Cabe destacarlo: en Echavarren hay además dos registros de escritura: el inmediato y el histórico. En el inmediato es donde aparecen a menudo, con un impromptu de sensualidad en primer plano, el signo y el guiño homoerótico. Un ejemplo, “Moscú en auto”, capítulo en el que Echavarren cuenta un levante callejero. En los tramos específicamente históricos, la prosa se vuelve más seca, menos ornamental y más “periodística”. Dos registros, convengamos, intercalados, que podrían leerse separados si bien, en su complementariedad, disparan, desde la literatura gay, contra la represión y la beatería censora. En este segundo registro, el histórico, Echavarren escribe un capítulo entero dedicado a rastrear la sodomía y práctica en la sociedad rusa desde tiempos inmemoriales hasta la temible ley Yagoda. Desde Iván el Terrible hasta los Romanov, pasando por Tchaikovski, aquellos que no incursionaron en la homosexualidad, pudieron sentir magnetismo por el asunto: allí están los oficiales apolíneos y esbeltos de Tolstoi y no lejos el eros juvenil de Turgueniev. Entonces conviene pensar Las noches rusas desde otra perspectiva, una que incluye tanto al cubano Reynaldo Arenas como al argentino Néstor Perlongher, dos referencias que no se pueden eludir.
Es inevitable, cuando se transita por la zona gore de los gulags, pensar en los padecimientos del Arenas de Antes que anochezca en la prisión. No cabe duda de que Arenas en su relato carga contra el régimen cubano no tanto por el fracaso del socialismo real, como contra la censura y la represión sexual: lo suyo es un alegato en el que además de acusar las buenas intenciones de la izquierda latinoamericana con García Márquez a la cabeza, alcanzando así una desaforada evocación erótica que lo lleva a afirmar que tuvo relaciones homosexuales con casi todo el ejército de la isla.
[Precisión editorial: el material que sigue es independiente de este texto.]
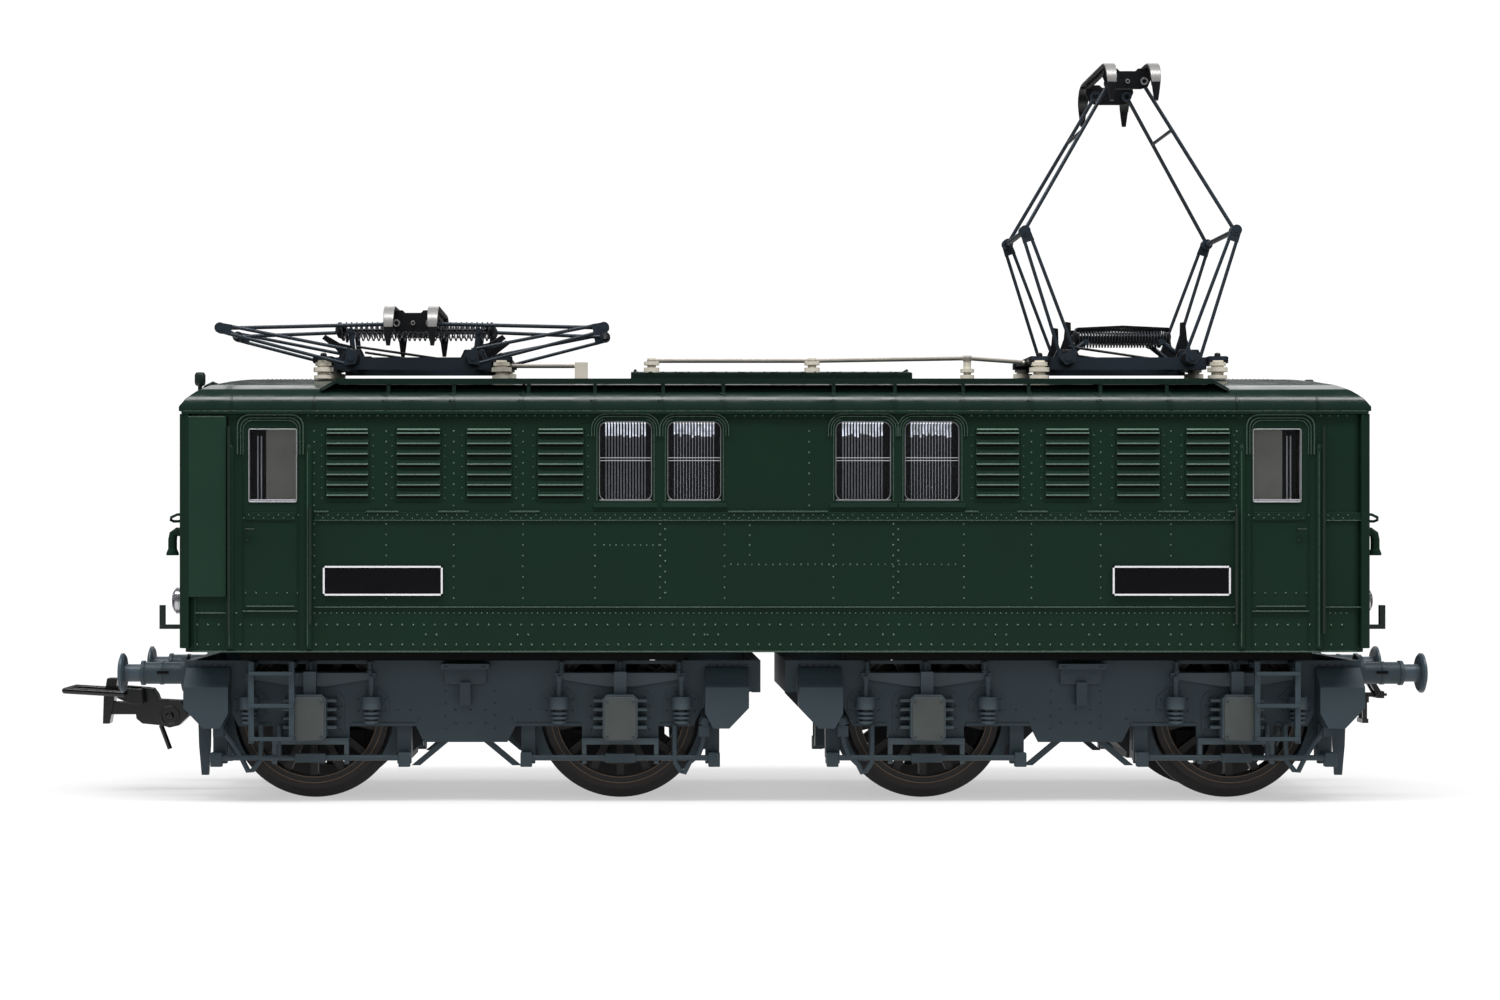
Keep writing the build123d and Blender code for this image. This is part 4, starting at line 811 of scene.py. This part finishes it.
def bogie_details(number, s):
    """Bolted plates, bolts, rivets, axlebox covers and sand pipes of one bogie."""
    d, covers, slot_shadows = Solids(), Solids(), Solids()
    turns = [pi * (2 * k + 1) / 8 for k in range(8)]
    corner = 1.95 / cos(pi / 8)         # corners of the eight-sided plates
    for side in (-1, 1):
        face = side * BOGIE_FACE
        out = (0, side, 0)
        for axle in (-HALF_BASE, HALF_BASE):
            for dx in (-6.85, 6.85):
                cx, cz = axle + dx, 10.75
                ring = [(cx + corner * cos(t), cz + corner * sin(t)) for t in turns]
                d.prism(ring, "y", face - side * 0.02, face + side * 0.14)
                for t in turns:
                    spot = (cx + 1.7 * cos(t), face + side * 0.1, cz + 1.7 * sin(t))
                    d.bolt(spot, out, 0.15, 0.12, 0.18)
            outline = rounded(axle - 3.75, axle + 3.75, 7.1, 12.35, 1.2)
            d.prism(outline, "y", face - side * 0.02, face + side * 0.14)
            for dx in (-3.1, 3.1):
                for z in (8.0, 9.3, 10.6, 11.6):
                    d.bolt((axle + dx * (0.93 if z > 11 else 1.08), face + side * 0.1, z), out,
                            head=0.12, height=0.18)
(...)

Es en este punto donde el resentimiento debilita la autobiografía de Arenas: el enjundio gay desemboca en manifiesto gusano. Y su autobiografía, más que ser un texto que pueda enriquecer la discusión revolucionaria termina llevando agua al molino del vargasllosismo liberal. El caso Perlongher es distinto: al convertirse en militante homosexual, el poeta Perlongher rompe con el trotskista Política Obrera en el que militaba. Su alejamiento lo fundamenta explícitamente en la mojigatería de la izquierda setentista. Pero esta crítica no lo convierte a Perlongher en un reaccionario. Echavarren ahora: el escritor uruguayo estudió a fondo la obra de Perlongher. Y al leer Las noches rusas encontramos un eco del Perlongher indigesto y subversivo para la cerrada mentalidad progre de su época. Lo que llama la atención es que la crítica de Echavarren al poder soviético no va contra el socialismo como proyecto, sino contra el socialismo real (parafraseando a Isaac Deutscher, otro trotskista, se trata de “La revolución traicionada”). Es verdad, parece insinuar con sagacidad Echavarren, el socialismo real ha sido un fracaso estrepitoso. Pero al capitalismo no le va mejor. Y entonces hay que volver al comienzo del viaje, los dos aviones derribando la Torres Gemelas.
Ya culminando el viaje, en su última mañana en Peter, como llama cómplice a la ciudad, Echavarren, al dar una vuelta por la Plaza de la Victoria anota: “El pasado se vuelve presente en este lugar escultórico, en esta plaza muda, congelada. Exhibe un presente más vasto. Abre una puerta para pensar. Hoy nevó mucho. El bronce negro resalta contra la nieve impoluta. La temperatura, el hábitat, la naturaleza en invierno, las noches interminables. Las planicies rusas”.